The PEA marks another milestone in the rare earths space in Goiás, where earlier this month Serra Verde declared commercial production at its Pela Ema project, marking it as the second producing rare earths mine in the Americas, behind MP Materials’ (NYSE: MP) Mountain Pass mine in California. Rare earths, used in cellular phones, computers and magnets for green energy technologies and electric vehicles, are highly sought by Western countries eager to secure supply chains outside of China, which dominates the mining and processing of the 17 rare metals.
Aclara’s PEA also estimates annual production of 208 tonnes of dysprosium and terbium, representing about 13.7% of China’s 2023 official production, and 1,190 tonnes of neodymium and praseodymium. The concentration of rare earth elements in the mixed carbonate is estimated to be 91.9%.
The company is now pursuing additional resources through the completion of a reverse circulation drilling campaign, which is already underway and scheduled to be completed in the second quarter of the year.
In a research note on Wednesday, Canaccord Genuity analyst Katie Lachapelle said the PEA is a positive development for Aclara because among other reasons, it gives the company another avenue for future growth amid the permitting challenges at Penco.
Canaccord estimates an un-risked NPV of US$744 million from the start of construction, which is about 37%
lower than the PEA outcome, mainly due to lower assumed rare earth element prices, Lachapelle said. When that is discounted back to Jan 1, 2025, the NPV (at 10% discount) comes out to US$425 million.
Lachapelle added that following the State of Goias’ support for Serra Verde’s Pela Ema project, Canaccord is confident ARA will be able to permit Carina Module.

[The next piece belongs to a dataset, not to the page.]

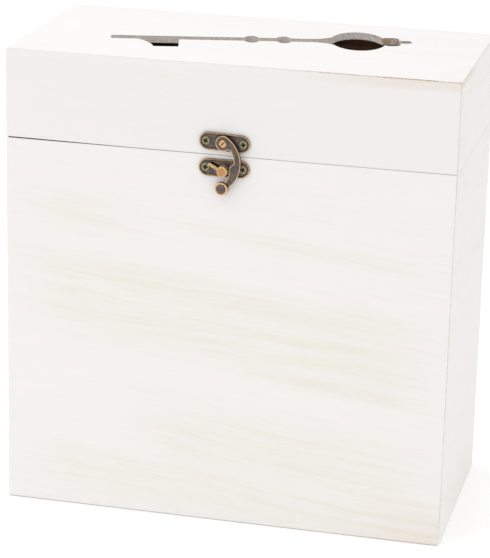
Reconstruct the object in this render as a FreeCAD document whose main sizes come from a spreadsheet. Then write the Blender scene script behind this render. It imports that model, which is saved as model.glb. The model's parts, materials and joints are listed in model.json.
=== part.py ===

According to an initial resource for Carina, published last month, the project hosts an estimated 168 million inferred tonnes of material grading 1,510 parts per million (ppm) total rare earth oxides, containing average dysprosium and terbium grades of 42.1 ppm and 6.9 ppm, respectively. It is also said to contain significant quantities of neodymium and praseodymium.
The resource was estimated using the results obtained from 1,630 metres of drilling across 201 auger holes and 1,418 samples.
Brazil holds the third highest number of rare earths projects in the Americas, behind Canada and the United States.
Shares in Aclara were up 1.7% to 58¢ apiece on Thursday at mid-day in Toronto, valuing the company at $94.7 million. Its shares traded in a 52-week range of 35¢ and 60¢.